Class AdvancedSimdKernels
- Namespace
- DotCompute.Backends.CPU.Kernels
- Assembly
- DotCompute.Backends.CPU.dll
Advanced SIMD kernel implementations with complete FMA, integer SIMD, enhanced ARM NEON, and modern vectorization techniques.
public static class AdvancedSimdKernels
- Inheritance
-
AdvancedSimdKernels
- Inherited Members
Methods
OptimizedMatrixMultiplyFloat32(float*, float*, float*, int, int, int)
Cache-friendly blocked matrix multiplication with FMA optimization. Essential for linear algebra workloads.
public static void OptimizedMatrixMultiplyFloat32(float* a, float* b, float* c, int m, int n, int k)
Parameters
VectorAddInt16(short*, short*, short*, long)
Vectorized 16-bit integer operations (common in image processing).
public static void VectorAddInt16(short* a, short* b, short* result, long elementCount)
Parameters
VectorAddInt32(int*, int*, int*, long)
Vectorized 32-bit integer addition with full SIMD support.
public static void VectorAddInt32(int* a, int* b, int* result, long elementCount)
Parameters
VectorAdvancedNeonFloat32(float*, float*, float*, float*, long, NeonOperation)
Comprehensive ARM NEON floating-point operations with full instruction coverage.
public static void VectorAdvancedNeonFloat32(float* a, float* b, float* c, float* result, long elementCount, NeonOperation operation)
Parameters
VectorConditionalSelect(float*, float*, float*, float*, long, float)
Conditional selection: result[i] = condition[i] ? a[i] : b[i] Uses SIMD masking to avoid branch divergence.
public static void VectorConditionalSelect(float* condition, float* a, float* b, float* result, long count, float threshold)
Parameters
VectorFmaFloat32(float*, float*, float*, float*, long)
Vectorized FMA operation: result = a * b + c using hardware FMA instructions. Essential for scientific computing with optimal precision and performance.
public static void VectorFmaFloat32(float* a, float* b, float* c, float* result, long elementCount)
Parameters
VectorFmaFloat64(double*, double*, double*, double*, long)
Double precision FMA operation.
public static void VectorFmaFloat64(double* a, double* b, double* c, double* result, long elementCount)
Parameters
VectorGatherFloat32(float*, int*, float*, int)
Gather operation: loads elements from memory using indices. Critical for sparse data and indirect memory access patterns.

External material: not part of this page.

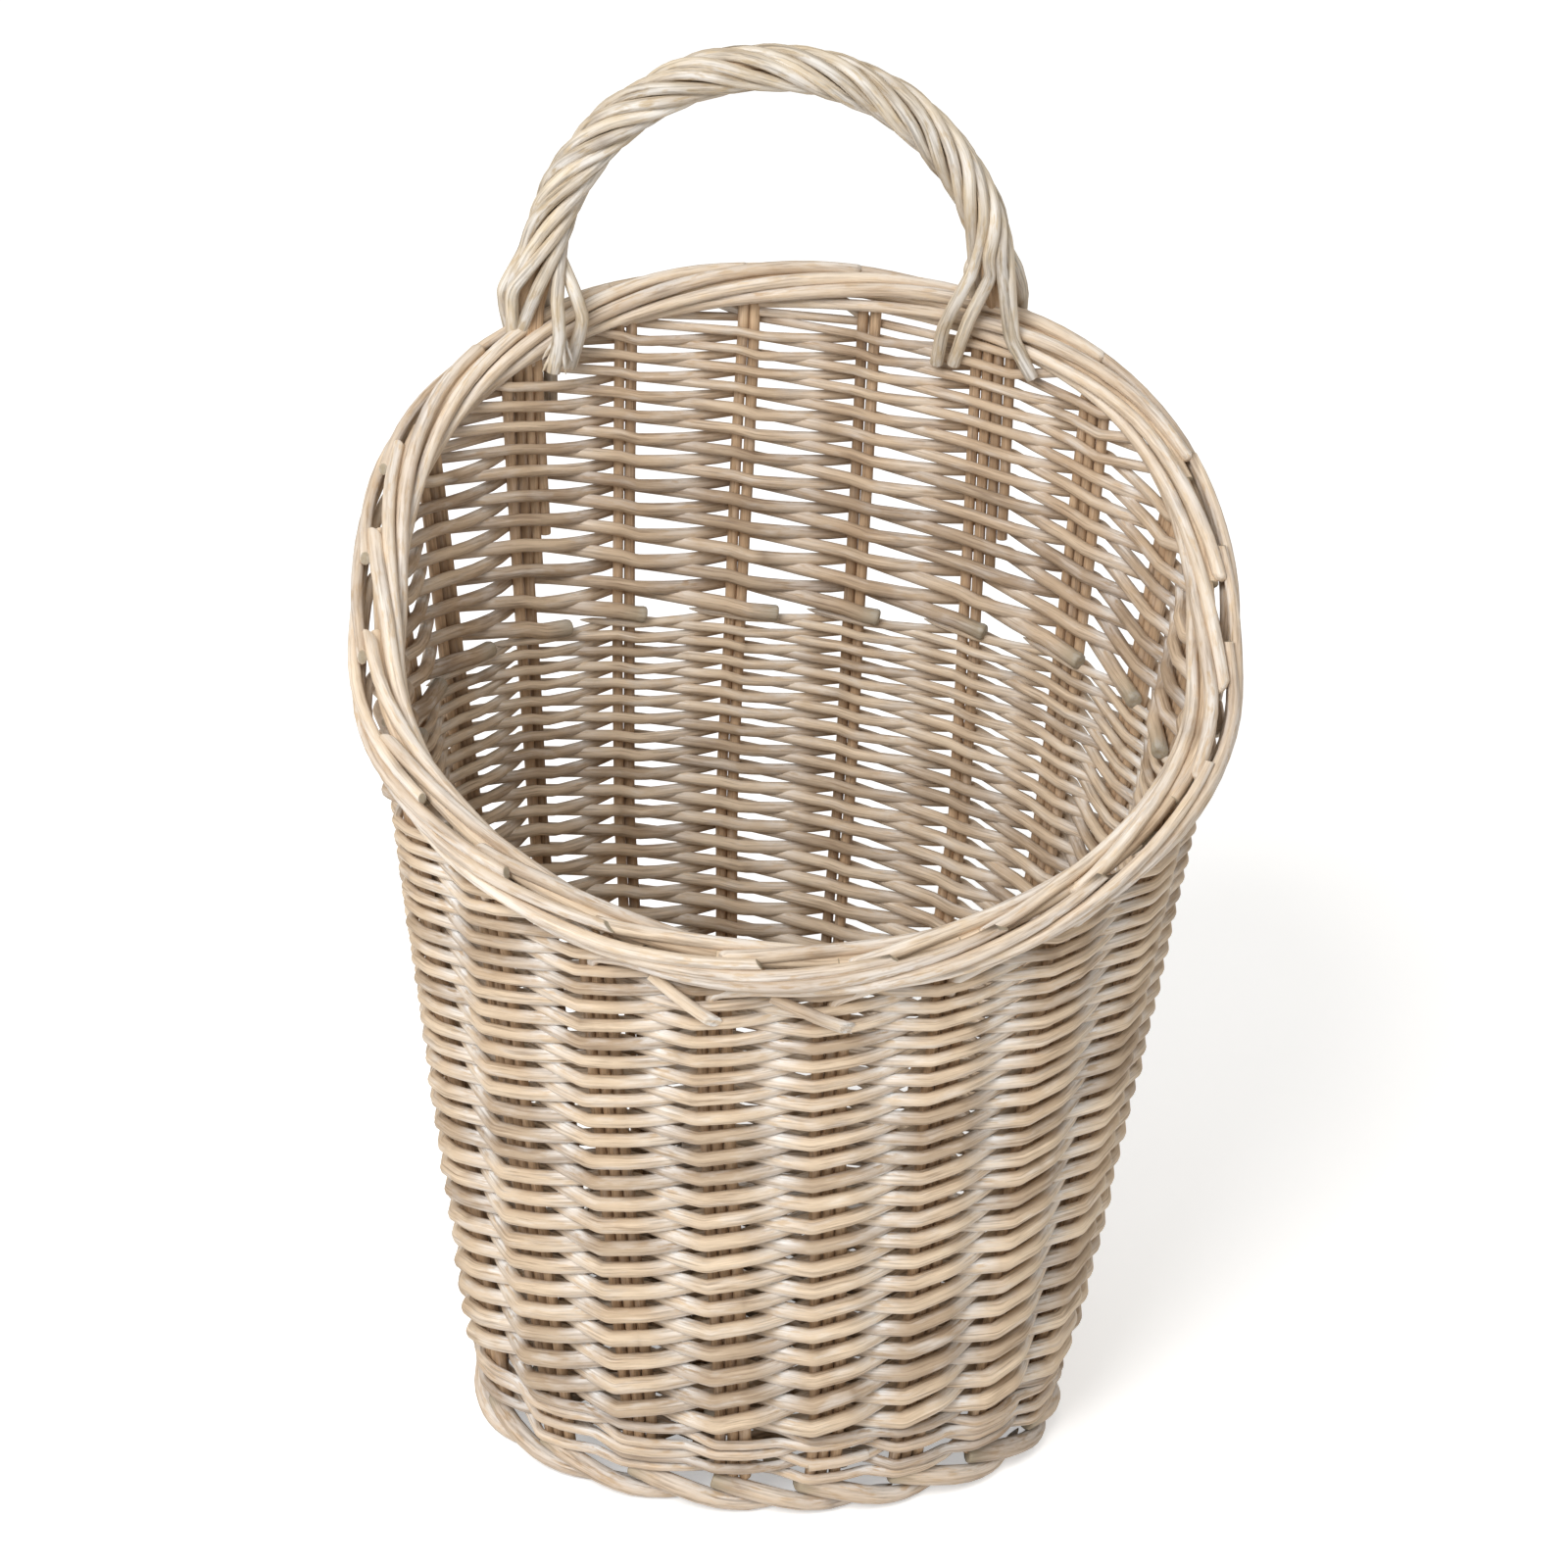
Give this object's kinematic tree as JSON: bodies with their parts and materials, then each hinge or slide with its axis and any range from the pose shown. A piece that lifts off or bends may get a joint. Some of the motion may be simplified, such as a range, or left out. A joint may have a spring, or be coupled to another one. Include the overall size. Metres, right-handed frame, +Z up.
{
  "type": "egg collection basket",
  "caption": "Flat-backed woven willow gathering basket with a high back, a sloping rim that is low at the front, and a roped arch handle for carrying or hanging.",
  "frame": {"origin": "on the floor plane, at the middle of the overall width and depth", "axes": "+Z up, +Y towards the flat high back that hangs against a wall, +X to the right of a person facing the low front"},
  "size_m": [0.3027, 0.2555, 0.4764],
  "materials": {
    "willow_base": "matt, grey-washed",
    "willow_foot": "matt, grey-washed",
    "willow_stakes": "matt, grey-washed",
    "willow_siding": "matt, grey-washed",
    "willow_border": "matt, grey-washed",
    "willow_rope": "matt, grey-washed"
  },
  "bodies": {
    "root": {"base_sticks": "willow_base", "base_weavers_front": "willow_base", "base_weavers_middle": "willow_base", "base_weavers_back": "willow_base", "foot_border_rods": "willow_foot", "upset_wale_lower": "willow_foot", "upset_wale_upper": "willow_foot", "front_stakes": "willow_stakes", "front_bye_stakes": "willow_stakes", "left_side_stakes": "willow_stakes", "left_side_bye_stakes": "willow_stakes", "right_side_stakes": "willow_stakes", "right_side_bye_stakes": "willow_stakes", "back_stakes": "willow_stakes", "back_bye_stakes": "willow_stakes", "left_leg_stakes": "willow_stakes", "right_leg_stakes": "willow_stakes", "lower_siding_thick": "willow_siding", "lower_siding_middle": "willow_siding", "lower_siding_thin": "willow_siding", "lower_siding_tips": "willow_siding", "upper_siding_thick": "willow_siding", "upper_siding_middle": "willow_siding", "upper_siding_thin": "willow_siding", "front_border_rods": "willow_border", "left_border_rods": "willow_border", "right_border_rods": "willow_border", "back_border_rods": "willow_border", "core_rod_1": "willow_stakes", "core_rod_2": "willow_stakes", "core_rod_3": "willow_stakes", "rope_strand_1": "willow_rope", "rope_strand_2": "willow_rope", "rope_strand_3": "willow_rope", "rope_strand_4": "willow_rope", "rope_strand_5": "willow_rope", "left_tuck_loop": "willow_rope", "left_over_loop": "willow_rope", "right_tuck_loops": "willow_rope", "right_over_loop": "willow_rope"}
  },
  "joints": []
}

public static void VectorGatherFloat32(float* basePtr, int* indices, float* result, int count)
Parameters
VectorHorizontalSum(float*, long)
Optimized horizontal sum reduction with SIMD.

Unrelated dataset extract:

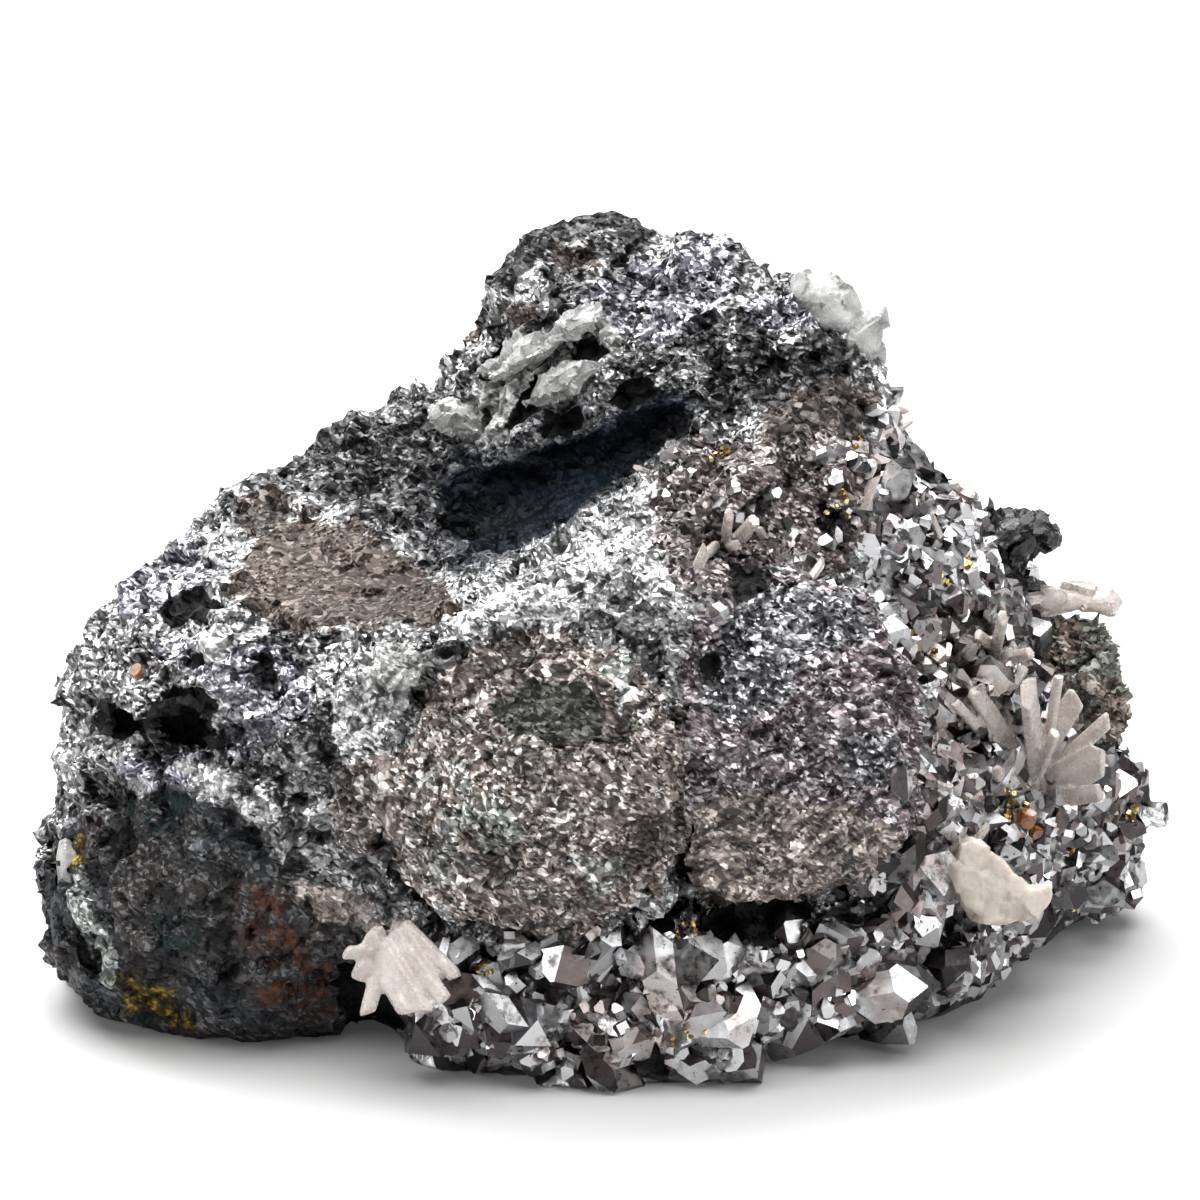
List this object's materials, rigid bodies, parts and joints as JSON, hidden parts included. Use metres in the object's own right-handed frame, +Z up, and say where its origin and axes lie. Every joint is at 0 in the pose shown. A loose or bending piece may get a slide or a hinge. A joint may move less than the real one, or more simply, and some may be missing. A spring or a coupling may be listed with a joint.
{
  "type": "skutterudite specimen",
  "caption": "Broken mass of silver-grey metallic ore with a crust of flat-faced crystals, quartz and calcite grown in, cut flat to stand.",
  "frame": {"origin": "middle of the bounding box's footprint, on the flat cut that the specimen rests on", "axes": "+Z up, +X along the longest extent towards the crystal-covered flank, front towards -Y"},
  "size_m": [0.152, 0.1088, 0.0966],
  "materials": {
    "ore": "broken silver-grey metallic ore, sparkling, with brownish and dark tarnished areas",
    "quartz": "milky to clear quartz",
    "calcite": "cream calcite, waxy gloss",
    "sphalerite": "black, resinous gloss",
    "wall_rock": "dull green-grey chloritic rock"
  },
  "bodies": {
    "root": {"ore_body": "ore", "quartz_spray": "quartz", "quartz_fingers": "quartz", "quartz_upper_prisms": "quartz", "quartz_vug_prisms": "quartz", "quartz_band_upper": "quartz", "quartz_band_lower": "quartz", "quartz_band_left": "quartz", "quartz_cap": "quartz", "quartz_ledge": "quartz", "quartz_strip": "quartz", "calcite_blade": "calcite", "sphalerite_lump": "sphalerite", "wall_rock": "wall_rock"}
  },
  "joints": []
}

public static float VectorHorizontalSum(float* data, long count)
Parameters
Returns
VectorMultiplyInt64(long*, long*, long*, long)

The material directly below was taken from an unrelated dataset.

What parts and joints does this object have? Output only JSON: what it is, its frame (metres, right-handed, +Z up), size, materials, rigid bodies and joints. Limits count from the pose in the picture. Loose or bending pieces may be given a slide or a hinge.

Vectorized 64-bit integer multiplication.
public static void VectorMultiplyInt64(long* a, long* b, long* result, long elementCount)
Parameters
VectorScatterFloat32(float*, int*, float*, int)
Scatter operation: stores elements to memory using indices.
public static void VectorScatterFloat32(float* values, int* indices, float* basePtr, int count)